=== WORK REQUIRED ===
Repeat each line word for word.

=== SOURCE MATERIAL ===
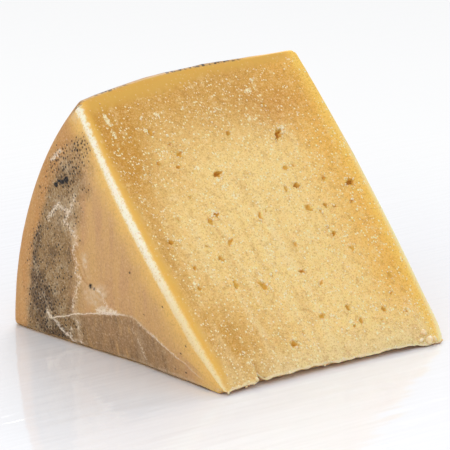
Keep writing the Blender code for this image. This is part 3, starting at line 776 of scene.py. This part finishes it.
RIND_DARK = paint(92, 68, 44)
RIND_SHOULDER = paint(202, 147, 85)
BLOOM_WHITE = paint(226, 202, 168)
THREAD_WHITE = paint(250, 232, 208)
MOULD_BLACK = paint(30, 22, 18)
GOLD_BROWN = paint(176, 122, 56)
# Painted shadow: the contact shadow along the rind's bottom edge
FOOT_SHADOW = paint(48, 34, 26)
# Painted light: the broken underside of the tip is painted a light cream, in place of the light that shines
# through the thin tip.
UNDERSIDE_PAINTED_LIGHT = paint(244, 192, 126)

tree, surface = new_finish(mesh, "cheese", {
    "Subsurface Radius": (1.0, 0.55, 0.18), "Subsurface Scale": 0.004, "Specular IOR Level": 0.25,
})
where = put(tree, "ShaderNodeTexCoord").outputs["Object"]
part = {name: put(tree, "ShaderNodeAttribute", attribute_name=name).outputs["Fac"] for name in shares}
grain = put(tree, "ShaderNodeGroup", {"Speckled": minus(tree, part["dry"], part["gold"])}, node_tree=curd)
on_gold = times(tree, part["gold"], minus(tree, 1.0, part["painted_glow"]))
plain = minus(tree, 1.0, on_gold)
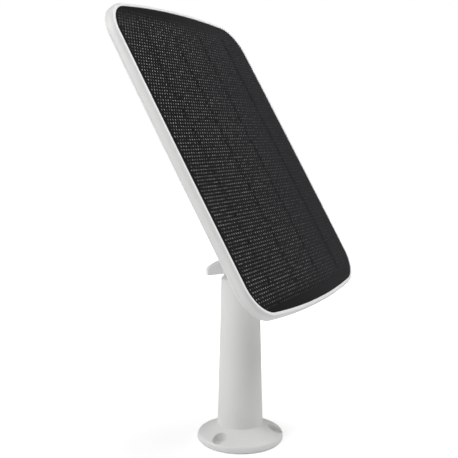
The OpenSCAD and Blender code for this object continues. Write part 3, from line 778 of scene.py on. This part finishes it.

=== WRITTEN ANSWER ===
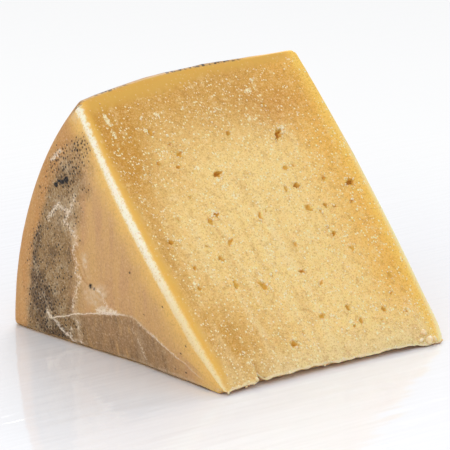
Keep writing the Blender code for this image. This is part 3, starting at line 776 of scene.py. This part finishes it.
RIND_DARK = paint(92, 68, 44)
RIND_SHOULDER = paint(202, 147, 85)
BLOOM_WHITE = paint(226, 202, 168)
THREAD_WHITE = paint(250, 232, 208)
MOULD_BLACK = paint(30, 22, 18)
GOLD_BROWN = paint(176, 122, 56)
# Painted shadow: the contact shadow along the rind's bottom edge
FOOT_SHADOW = paint(48, 34, 26)
# Painted light: the broken underside of the tip is painted a light cream, in place of the light that shines
# through the thin tip.
UNDERSIDE_PAINTED_LIGHT = paint(244, 192, 126)

tree, surface = new_finish(mesh, "cheese", {
    "Subsurface Radius": (1.0, 0.55, 0.18), "Subsurface Scale": 0.004, "Specular IOR Level": 0.25,
})
where = put(tree, "ShaderNodeTexCoord").outputs["Object"]
part = {name: put(tree, "ShaderNodeAttribute", attribute_name=name).outputs["Fac"] for name in shares}
grain = put(tree, "ShaderNodeGroup", {"Speckled": minus(tree, part["dry"], part["gold"])}, node_tree=curd)
on_gold = times(tree, part["gold"], minus(tree, 1.0, part["painted_glow"]))
plain = minus(tree, 1.0, on_gold)
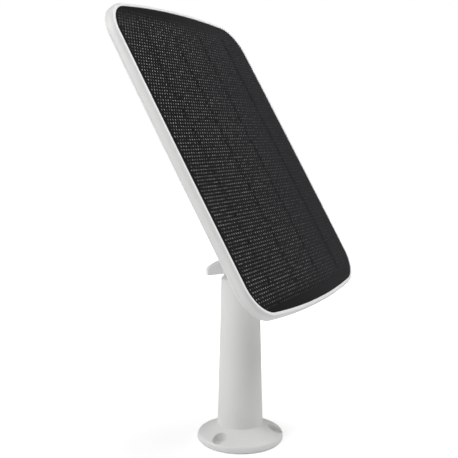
The OpenSCAD and Blender code for this object continues. Write part 3, from line 778 of scene.py on. This part finishes it.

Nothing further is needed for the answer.